**Do this:** The listing below should be written out exactly; please include all of it.

---*---

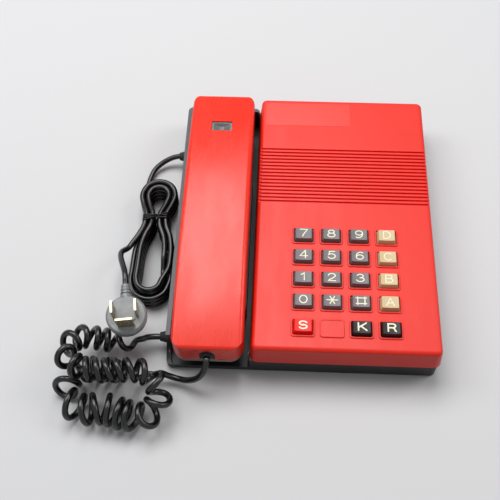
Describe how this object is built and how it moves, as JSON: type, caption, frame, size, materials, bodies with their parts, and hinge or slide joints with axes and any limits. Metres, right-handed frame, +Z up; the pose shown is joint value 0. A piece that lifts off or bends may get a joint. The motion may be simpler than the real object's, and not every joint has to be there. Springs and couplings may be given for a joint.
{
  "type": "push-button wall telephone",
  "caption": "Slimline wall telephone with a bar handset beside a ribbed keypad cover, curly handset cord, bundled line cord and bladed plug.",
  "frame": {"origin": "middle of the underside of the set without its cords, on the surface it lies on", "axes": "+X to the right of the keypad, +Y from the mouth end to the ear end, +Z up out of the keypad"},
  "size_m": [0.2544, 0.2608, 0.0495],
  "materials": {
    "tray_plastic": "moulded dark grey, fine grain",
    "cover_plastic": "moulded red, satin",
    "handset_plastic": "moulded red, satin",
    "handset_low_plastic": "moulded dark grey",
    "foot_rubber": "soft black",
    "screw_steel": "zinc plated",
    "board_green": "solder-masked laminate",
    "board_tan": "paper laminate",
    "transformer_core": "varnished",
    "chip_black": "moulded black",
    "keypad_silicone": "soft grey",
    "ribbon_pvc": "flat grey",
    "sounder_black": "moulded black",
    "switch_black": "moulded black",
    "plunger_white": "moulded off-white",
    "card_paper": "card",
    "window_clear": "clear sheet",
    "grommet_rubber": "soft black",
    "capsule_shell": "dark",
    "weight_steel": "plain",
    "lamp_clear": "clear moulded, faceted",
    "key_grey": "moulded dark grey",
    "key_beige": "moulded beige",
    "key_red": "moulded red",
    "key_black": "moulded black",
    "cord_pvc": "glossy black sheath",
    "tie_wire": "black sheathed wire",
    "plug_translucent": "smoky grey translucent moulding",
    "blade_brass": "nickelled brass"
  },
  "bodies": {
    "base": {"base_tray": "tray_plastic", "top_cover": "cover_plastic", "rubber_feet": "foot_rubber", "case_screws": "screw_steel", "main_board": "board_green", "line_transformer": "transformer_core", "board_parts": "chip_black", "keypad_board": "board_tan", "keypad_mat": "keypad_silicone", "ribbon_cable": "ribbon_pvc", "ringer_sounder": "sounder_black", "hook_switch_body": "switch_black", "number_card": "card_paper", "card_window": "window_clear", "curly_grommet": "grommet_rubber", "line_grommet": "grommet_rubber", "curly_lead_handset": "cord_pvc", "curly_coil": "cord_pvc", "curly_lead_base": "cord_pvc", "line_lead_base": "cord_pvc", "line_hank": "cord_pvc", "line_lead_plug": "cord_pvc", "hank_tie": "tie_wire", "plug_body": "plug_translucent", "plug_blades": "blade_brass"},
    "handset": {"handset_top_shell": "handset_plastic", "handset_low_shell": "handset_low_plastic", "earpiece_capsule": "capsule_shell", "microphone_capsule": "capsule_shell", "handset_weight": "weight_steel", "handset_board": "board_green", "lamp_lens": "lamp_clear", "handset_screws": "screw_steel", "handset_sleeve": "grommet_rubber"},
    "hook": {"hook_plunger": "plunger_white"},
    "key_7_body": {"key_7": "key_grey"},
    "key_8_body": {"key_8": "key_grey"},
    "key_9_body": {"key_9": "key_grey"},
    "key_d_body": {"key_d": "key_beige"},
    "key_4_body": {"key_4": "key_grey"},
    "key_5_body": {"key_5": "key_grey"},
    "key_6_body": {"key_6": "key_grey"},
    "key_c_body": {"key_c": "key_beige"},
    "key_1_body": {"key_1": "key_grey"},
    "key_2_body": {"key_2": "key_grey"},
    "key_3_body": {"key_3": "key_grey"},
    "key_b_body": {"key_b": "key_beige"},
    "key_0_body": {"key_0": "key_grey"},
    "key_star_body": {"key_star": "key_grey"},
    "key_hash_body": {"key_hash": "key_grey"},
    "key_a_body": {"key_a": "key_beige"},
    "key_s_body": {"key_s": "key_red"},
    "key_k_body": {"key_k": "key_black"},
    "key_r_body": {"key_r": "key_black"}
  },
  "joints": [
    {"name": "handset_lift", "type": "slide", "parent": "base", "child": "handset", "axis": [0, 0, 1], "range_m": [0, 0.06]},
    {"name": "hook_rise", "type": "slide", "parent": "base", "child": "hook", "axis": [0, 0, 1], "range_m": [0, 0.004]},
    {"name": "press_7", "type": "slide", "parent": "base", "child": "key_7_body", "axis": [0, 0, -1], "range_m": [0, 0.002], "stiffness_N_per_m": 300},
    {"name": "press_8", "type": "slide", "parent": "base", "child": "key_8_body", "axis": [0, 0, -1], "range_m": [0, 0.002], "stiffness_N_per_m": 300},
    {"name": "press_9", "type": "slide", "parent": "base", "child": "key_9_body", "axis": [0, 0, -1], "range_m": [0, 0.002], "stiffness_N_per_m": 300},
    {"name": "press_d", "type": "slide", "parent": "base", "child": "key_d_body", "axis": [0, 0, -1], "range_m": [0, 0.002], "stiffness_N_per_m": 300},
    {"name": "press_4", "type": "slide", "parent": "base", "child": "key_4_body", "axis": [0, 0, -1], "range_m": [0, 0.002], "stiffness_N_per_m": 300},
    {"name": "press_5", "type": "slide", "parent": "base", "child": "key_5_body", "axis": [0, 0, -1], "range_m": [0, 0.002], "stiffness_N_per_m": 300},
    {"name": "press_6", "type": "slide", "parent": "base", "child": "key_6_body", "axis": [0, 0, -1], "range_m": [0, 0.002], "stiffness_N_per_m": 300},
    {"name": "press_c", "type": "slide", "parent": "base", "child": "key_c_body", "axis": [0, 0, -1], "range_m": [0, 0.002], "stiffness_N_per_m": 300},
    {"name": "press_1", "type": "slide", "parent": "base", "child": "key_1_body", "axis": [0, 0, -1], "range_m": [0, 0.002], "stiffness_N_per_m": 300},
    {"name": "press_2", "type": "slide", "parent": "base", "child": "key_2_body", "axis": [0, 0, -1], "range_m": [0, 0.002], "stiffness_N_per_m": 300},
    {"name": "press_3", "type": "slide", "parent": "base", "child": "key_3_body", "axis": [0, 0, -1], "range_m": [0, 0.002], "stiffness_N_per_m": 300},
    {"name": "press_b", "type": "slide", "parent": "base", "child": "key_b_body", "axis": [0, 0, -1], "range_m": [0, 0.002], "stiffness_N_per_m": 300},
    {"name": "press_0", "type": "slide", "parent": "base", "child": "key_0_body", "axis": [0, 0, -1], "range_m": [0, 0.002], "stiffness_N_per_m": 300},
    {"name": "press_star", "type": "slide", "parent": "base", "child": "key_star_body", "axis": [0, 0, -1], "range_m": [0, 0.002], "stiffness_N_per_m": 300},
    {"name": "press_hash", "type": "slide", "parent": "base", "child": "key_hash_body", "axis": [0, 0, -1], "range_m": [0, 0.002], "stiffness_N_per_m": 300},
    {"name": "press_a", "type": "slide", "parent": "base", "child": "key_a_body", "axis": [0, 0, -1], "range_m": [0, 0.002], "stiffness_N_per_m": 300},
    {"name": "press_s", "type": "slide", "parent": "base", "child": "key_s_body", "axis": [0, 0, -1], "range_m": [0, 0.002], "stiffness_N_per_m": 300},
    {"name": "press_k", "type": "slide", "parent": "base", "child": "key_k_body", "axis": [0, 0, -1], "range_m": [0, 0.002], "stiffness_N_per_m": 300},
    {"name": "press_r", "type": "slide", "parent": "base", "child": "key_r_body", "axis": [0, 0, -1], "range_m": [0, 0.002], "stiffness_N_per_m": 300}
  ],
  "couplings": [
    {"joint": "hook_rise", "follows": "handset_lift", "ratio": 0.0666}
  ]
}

---*---

**Problem solution:**
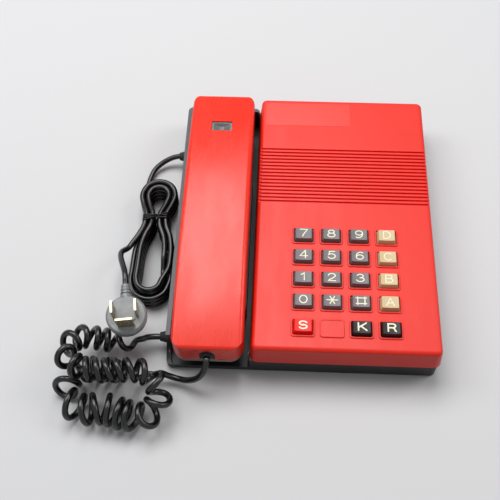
Describe how this object is built and how it moves, as JSON: type, caption, frame, size, materials, bodies with their parts, and hinge or slide joints with axes and any limits. Metres, right-handed frame, +Z up; the pose shown is joint value 0. A piece that lifts off or bends may get a joint. The motion may be simpler than the real object's, and not every joint has to be there. Springs and couplings may be given for a joint.
{
  "type": "push-button wall telephone",
  "caption": "Slimline wall telephone with a bar handset beside a ribbed keypad cover, curly handset cord, bundled line cord and bladed plug.",
  "frame": {"origin": "middle of the underside of the set without its cords, on the surface it lies on", "axes": "+X to the right of the keypad, +Y from the mouth end to the ear end, +Z up out of the keypad"},
  "size_m": [0.2544, 0.2608, 0.0495],
  "materials": {
    "tray_plastic": "moulded dark grey, fine grain",
    "cover_plastic": "moulded red, satin",
    "handset_plastic": "moulded red, satin",
    "handset_low_plastic": "moulded dark grey",
    "foot_rubber": "soft black",
    "screw_steel": "zinc plated",
    "board_green": "solder-masked laminate",
    "board_tan": "paper laminate",
    "transformer_core": "varnished",
    "chip_black": "moulded black",
    "keypad_silicone": "soft grey",
    "ribbon_pvc": "flat grey",
    "sounder_black": "moulded black",
    "switch_black": "moulded black",
    "plunger_white": "moulded off-white",
    "card_paper": "card",
    "window_clear": "clear sheet",
    "grommet_rubber": "soft black",
    "capsule_shell": "dark",
    "weight_steel": "plain",
    "lamp_clear": "clear moulded, faceted",
    "key_grey": "moulded dark grey",
    "key_beige": "moulded beige",
    "key_red": "moulded red",
    "key_black": "moulded black",
    "cord_pvc": "glossy black sheath",
    "tie_wire": "black sheathed wire",
    "plug_translucent": "smoky grey translucent moulding",
    "blade_brass": "nickelled brass"
  },
  "bodies": {
    "base": {"base_tray": "tray_plastic", "top_cover": "cover_plastic", "rubber_feet": "foot_rubber", "case_screws": "screw_steel", "main_board": "board_green", "line_transformer": "transformer_core", "board_parts": "chip_black", "keypad_board": "board_tan", "keypad_mat": "keypad_silicone", "ribbon_cable": "ribbon_pvc", "ringer_sounder": "sounder_black", "hook_switch_body": "switch_black", "number_card": "card_paper", "card_window": "window_clear", "curly_grommet": "grommet_rubber", "line_grommet": "grommet_rubber", "curly_lead_handset": "cord_pvc", "curly_coil": "cord_pvc", "curly_lead_base": "cord_pvc", "line_lead_base": "cord_pvc", "line_hank": "cord_pvc", "line_lead_plug": "cord_pvc", "hank_tie": "tie_wire", "plug_body": "plug_translucent", "plug_blades": "blade_brass"},
    "handset": {"handset_top_shell": "handset_plastic", "handset_low_shell": "handset_low_plastic", "earpiece_capsule": "capsule_shell", "microphone_capsule": "capsule_shell", "handset_weight": "weight_steel", "handset_board": "board_green", "lamp_lens": "lamp_clear", "handset_screws": "screw_steel", "handset_sleeve": "grommet_rubber"},
    "hook": {"hook_plunger": "plunger_white"},
    "key_7_body": {"key_7": "key_grey"},
    "key_8_body": {"key_8": "key_grey"},
    "key_9_body": {"key_9": "key_grey"},
    "key_d_body": {"key_d": "key_beige"},
    "key_4_body": {"key_4": "key_grey"},
    "key_5_body": {"key_5": "key_grey"},
    "key_6_body": {"key_6": "key_grey"},
    "key_c_body": {"key_c": "key_beige"},
    "key_1_body": {"key_1": "key_grey"},
    "key_2_body": {"key_2": "key_grey"},
    "key_3_body": {"key_3": "key_grey"},
    "key_b_body": {"key_b": "key_beige"},
    "key_0_body": {"key_0": "key_grey"},
    "key_star_body": {"key_star": "key_grey"},
    "key_hash_body": {"key_hash": "key_grey"},
    "key_a_body": {"key_a": "key_beige"},
    "key_s_body": {"key_s": "key_red"},
    "key_k_body": {"key_k": "key_black"},
    "key_r_body": {"key_r": "key_black"}
  },
  "joints": [
    {"name": "handset_lift", "type": "slide", "parent": "base", "child": "handset", "axis": [0, 0, 1], "range_m": [0, 0.06]},
    {"name": "hook_rise", "type": "slide", "parent": "base", "child": "hook", "axis": [0, 0, 1], "range_m": [0, 0.004]},
    {"name": "press_7", "type": "slide", "parent": "base", "child": "key_7_body", "axis": [0, 0, -1], "range_m": [0, 0.002], "stiffness_N_per_m": 300},
    {"name": "press_8", "type": "slide", "parent": "base", "child": "key_8_body", "axis": [0, 0, -1], "range_m": [0, 0.002], "stiffness_N_per_m": 300},
    {"name": "press_9", "type": "slide", "parent": "base", "child": "key_9_body", "axis": [0, 0, -1], "range_m": [0, 0.002], "stiffness_N_per_m": 300},
    {"name": "press_d", "type": "slide", "parent": "base", "child": "key_d_body", "axis": [0, 0, -1], "range_m": [0, 0.002], "stiffness_N_per_m": 300},
    {"name": "press_4", "type": "slide", "parent": "base", "child": "key_4_body", "axis": [0, 0, -1], "range_m": [0, 0.002], "stiffness_N_per_m": 300},
    {"name": "press_5", "type": "slide", "parent": "base", "child": "key_5_body", "axis": [0, 0, -1], "range_m": [0, 0.002], "stiffness_N_per_m": 300},
    {"name": "press_6", "type": "slide", "parent": "base", "child": "key_6_body", "axis": [0, 0, -1], "range_m": [0, 0.002], "stiffness_N_per_m": 300},
    {"name": "press_c", "type": "slide", "parent": "base", "child": "key_c_body", "axis": [0, 0, -1], "range_m": [0, 0.002], "stiffness_N_per_m": 300},
    {"name": "press_1", "type": "slide", "parent": "base", "child": "key_1_body", "axis": [0, 0, -1], "range_m": [0, 0.002], "stiffness_N_per_m": 300},
    {"name": "press_2", "type": "slide", "parent": "base", "child": "key_2_body", "axis": [0, 0, -1], "range_m": [0, 0.002], "stiffness_N_per_m": 300},
    {"name": "press_3", "type": "slide", "parent": "base", "child": "key_3_body", "axis": [0, 0, -1], "range_m": [0, 0.002], "stiffness_N_per_m": 300},
    {"name": "press_b", "type": "slide", "parent": "base", "child": "key_b_body", "axis": [0, 0, -1], "range_m": [0, 0.002], "stiffness_N_per_m": 300},
    {"name": "press_0", "type": "slide", "parent": "base", "child": "key_0_body", "axis": [0, 0, -1], "range_m": [0, 0.002], "stiffness_N_per_m": 300},
    {"name": "press_star", "type": "slide", "parent": "base", "child": "key_star_body", "axis": [0, 0, -1], "range_m": [0, 0.002], "stiffness_N_per_m": 300},
    {"name": "press_hash", "type": "slide", "parent": "base", "child": "key_hash_body", "axis": [0, 0, -1], "range_m": [0, 0.002], "stiffness_N_per_m": 300},
    {"name": "press_a", "type": "slide", "parent": "base", "child": "key_a_body", "axis": [0, 0, -1], "range_m": [0, 0.002], "stiffness_N_per_m": 300},
    {"name": "press_s", "type": "slide", "parent": "base", "child": "key_s_body", "axis": [0, 0, -1], "range_m": [0, 0.002], "stiffness_N_per_m": 300},
    {"name": "press_k", "type": "slide", "parent": "base", "child": "key_k_body", "axis": [0, 0, -1], "range_m": [0, 0.002], "stiffness_N_per_m": 300},
    {"name": "press_r", "type": "slide", "parent": "base", "child": "key_r_body", "axis": [0, 0, -1], "range_m": [0, 0.002], "stiffness_N_per_m": 300}
  ],
  "couplings": [
    {"joint": "hook_rise", "follows": "handset_lift", "ratio": 0.0666}
  ]
}